Copy out each line of the data that holds the word "this".
[BEGIN Data lines]
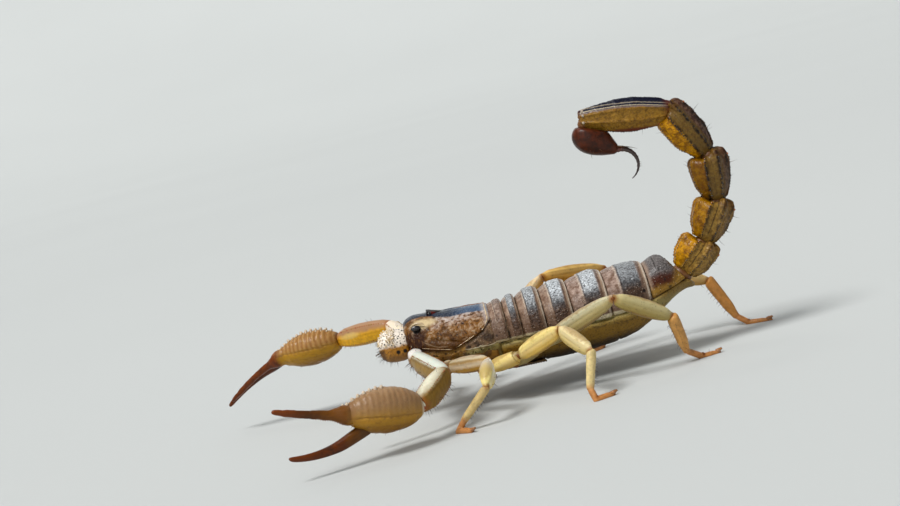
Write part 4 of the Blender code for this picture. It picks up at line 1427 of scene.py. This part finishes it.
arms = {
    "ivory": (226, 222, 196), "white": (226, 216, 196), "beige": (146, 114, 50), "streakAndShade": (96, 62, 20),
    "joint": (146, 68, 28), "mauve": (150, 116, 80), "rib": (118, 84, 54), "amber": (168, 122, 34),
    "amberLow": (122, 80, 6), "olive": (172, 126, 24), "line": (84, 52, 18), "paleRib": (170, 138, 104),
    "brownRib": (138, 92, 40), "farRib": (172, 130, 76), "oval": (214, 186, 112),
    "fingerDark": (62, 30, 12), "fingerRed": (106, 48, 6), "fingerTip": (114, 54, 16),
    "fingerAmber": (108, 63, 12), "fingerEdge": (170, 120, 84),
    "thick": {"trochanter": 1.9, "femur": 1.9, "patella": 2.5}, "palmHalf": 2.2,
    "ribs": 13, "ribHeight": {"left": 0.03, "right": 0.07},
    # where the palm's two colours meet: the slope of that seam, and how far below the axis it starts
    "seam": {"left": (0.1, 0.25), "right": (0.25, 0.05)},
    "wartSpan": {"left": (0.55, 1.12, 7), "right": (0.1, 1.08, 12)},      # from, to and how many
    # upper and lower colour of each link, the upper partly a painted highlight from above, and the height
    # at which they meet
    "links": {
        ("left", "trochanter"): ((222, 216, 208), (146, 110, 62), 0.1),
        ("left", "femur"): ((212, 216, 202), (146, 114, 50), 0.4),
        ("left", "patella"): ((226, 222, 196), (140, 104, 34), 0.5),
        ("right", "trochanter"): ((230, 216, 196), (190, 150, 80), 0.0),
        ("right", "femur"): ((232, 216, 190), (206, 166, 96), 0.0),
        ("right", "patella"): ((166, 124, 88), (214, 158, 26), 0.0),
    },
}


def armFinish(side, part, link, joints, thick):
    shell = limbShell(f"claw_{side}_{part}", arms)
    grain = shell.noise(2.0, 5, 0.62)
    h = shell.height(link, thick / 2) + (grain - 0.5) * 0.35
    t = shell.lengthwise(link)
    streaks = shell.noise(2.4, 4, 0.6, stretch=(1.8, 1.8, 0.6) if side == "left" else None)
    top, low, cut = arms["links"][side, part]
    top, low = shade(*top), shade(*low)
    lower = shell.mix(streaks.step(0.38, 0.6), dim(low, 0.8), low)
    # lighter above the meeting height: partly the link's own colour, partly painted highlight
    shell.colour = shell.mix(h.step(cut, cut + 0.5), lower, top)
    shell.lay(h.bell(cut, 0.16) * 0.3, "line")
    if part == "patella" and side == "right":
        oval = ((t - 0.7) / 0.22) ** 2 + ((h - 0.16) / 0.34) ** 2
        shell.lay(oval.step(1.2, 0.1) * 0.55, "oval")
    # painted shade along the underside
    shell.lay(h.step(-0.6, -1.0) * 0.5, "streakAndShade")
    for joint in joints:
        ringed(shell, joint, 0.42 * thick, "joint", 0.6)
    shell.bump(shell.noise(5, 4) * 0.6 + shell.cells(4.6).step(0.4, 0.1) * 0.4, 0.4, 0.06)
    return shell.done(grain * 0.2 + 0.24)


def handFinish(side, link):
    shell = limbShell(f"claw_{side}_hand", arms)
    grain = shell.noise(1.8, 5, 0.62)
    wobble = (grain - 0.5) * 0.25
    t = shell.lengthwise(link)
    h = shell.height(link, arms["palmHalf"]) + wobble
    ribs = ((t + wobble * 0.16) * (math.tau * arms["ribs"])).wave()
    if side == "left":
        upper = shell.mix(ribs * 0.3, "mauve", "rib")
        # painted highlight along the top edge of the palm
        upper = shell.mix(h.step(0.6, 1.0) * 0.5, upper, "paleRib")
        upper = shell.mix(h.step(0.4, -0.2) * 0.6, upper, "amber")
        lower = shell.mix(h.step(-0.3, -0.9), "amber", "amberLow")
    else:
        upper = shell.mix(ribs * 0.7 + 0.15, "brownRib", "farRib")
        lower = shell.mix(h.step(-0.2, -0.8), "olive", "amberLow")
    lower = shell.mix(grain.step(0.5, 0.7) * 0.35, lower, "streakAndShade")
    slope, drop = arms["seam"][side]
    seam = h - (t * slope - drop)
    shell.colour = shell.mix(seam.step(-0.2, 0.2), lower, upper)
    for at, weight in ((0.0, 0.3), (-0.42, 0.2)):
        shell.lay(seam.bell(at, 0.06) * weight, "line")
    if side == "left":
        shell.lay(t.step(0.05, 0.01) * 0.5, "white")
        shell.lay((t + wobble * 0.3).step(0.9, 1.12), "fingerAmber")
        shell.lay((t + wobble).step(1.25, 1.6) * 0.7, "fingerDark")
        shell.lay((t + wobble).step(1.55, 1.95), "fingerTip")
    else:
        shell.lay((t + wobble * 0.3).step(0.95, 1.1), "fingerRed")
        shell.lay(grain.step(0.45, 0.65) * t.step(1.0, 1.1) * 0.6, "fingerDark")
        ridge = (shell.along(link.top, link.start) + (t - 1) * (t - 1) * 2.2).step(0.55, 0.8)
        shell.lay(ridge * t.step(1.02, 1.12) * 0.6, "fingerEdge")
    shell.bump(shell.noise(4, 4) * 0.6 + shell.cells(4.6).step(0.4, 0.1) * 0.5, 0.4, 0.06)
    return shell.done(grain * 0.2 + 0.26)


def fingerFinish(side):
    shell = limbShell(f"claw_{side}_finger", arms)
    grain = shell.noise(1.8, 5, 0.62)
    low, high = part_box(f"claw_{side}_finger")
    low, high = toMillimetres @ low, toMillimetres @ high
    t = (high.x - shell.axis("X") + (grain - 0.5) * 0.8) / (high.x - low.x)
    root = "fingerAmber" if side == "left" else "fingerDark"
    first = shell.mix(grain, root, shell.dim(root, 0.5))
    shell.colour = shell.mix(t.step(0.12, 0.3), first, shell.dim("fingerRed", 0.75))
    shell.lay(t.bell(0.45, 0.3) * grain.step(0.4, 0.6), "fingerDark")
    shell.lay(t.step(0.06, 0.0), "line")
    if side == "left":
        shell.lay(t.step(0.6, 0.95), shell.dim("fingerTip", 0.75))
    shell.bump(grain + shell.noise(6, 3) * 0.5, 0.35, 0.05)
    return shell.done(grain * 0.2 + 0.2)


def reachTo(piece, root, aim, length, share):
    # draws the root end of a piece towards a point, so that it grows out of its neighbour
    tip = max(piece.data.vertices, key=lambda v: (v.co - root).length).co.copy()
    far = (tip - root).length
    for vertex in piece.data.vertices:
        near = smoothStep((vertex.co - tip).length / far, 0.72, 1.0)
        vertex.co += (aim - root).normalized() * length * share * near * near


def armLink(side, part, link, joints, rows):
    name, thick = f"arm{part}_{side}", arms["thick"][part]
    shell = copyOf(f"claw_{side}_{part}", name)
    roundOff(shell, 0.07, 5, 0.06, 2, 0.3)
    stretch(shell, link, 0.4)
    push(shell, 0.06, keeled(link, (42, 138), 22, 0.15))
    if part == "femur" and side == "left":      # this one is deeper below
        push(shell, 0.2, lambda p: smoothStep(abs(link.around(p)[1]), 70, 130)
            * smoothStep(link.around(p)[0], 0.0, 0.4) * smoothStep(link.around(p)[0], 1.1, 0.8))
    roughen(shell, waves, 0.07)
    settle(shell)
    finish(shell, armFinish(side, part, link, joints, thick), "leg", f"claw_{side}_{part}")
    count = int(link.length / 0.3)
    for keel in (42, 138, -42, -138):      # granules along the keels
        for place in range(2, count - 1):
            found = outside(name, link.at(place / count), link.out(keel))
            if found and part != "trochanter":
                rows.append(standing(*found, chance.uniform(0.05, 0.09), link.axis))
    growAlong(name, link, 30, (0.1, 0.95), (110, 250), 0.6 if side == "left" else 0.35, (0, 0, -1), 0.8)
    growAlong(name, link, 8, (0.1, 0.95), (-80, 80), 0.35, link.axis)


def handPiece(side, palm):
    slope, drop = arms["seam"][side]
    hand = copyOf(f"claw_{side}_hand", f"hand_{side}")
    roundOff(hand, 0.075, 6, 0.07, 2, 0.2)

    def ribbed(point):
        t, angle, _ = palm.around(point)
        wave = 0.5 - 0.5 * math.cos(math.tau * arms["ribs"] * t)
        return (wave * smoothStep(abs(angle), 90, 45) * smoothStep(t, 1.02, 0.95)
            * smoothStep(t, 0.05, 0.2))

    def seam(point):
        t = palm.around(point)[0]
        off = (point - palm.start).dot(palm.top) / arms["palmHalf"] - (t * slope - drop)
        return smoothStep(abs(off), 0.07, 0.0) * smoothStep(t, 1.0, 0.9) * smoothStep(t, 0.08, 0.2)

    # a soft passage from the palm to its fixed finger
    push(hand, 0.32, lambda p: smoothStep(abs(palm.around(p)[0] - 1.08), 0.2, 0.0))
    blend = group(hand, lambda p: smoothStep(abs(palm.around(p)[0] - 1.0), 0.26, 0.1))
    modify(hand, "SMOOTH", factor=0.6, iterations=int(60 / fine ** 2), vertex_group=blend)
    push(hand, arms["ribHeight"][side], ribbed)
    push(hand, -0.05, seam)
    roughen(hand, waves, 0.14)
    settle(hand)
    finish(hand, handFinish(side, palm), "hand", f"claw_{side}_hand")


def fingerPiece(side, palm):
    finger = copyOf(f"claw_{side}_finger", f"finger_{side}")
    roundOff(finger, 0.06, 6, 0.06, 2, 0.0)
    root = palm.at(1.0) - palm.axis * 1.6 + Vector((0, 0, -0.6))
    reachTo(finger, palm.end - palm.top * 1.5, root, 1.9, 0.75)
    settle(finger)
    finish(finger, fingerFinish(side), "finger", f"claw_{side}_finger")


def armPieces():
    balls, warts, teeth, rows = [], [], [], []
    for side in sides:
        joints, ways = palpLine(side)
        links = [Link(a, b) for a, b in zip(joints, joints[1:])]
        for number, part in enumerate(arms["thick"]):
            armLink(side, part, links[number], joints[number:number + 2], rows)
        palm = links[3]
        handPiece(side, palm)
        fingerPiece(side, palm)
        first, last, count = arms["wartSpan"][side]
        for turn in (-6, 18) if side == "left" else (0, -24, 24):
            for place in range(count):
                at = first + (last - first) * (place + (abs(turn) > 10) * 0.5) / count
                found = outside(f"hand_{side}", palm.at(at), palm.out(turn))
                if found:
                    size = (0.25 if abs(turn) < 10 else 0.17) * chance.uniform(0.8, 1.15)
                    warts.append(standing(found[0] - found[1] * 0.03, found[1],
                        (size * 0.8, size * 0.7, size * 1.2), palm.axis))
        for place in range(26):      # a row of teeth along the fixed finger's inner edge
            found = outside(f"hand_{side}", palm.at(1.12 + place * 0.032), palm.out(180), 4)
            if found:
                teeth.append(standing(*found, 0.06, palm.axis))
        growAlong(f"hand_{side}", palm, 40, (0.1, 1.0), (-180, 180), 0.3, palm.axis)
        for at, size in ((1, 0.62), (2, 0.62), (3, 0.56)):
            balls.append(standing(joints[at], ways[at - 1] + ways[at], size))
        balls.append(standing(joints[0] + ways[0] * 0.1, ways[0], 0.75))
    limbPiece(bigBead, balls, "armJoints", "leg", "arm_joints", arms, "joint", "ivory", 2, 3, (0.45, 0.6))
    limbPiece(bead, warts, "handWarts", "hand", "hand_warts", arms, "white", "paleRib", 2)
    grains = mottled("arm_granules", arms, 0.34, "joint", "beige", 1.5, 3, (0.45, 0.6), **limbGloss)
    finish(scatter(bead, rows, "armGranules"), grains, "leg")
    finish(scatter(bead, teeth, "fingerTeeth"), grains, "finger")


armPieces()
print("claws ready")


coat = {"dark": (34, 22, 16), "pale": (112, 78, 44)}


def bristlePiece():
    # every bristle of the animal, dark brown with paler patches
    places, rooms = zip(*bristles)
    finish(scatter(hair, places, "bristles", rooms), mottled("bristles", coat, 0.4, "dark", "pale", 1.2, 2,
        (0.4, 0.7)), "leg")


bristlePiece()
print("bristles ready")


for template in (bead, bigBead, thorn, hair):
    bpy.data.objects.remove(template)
[END Data lines]
# Exercise result:
Write part 4 of the Blender code for this picture. It picks up at line 1427 of scene.py. This part finishes it.
    if part == "femur" and side == "left":      # this one is deeper below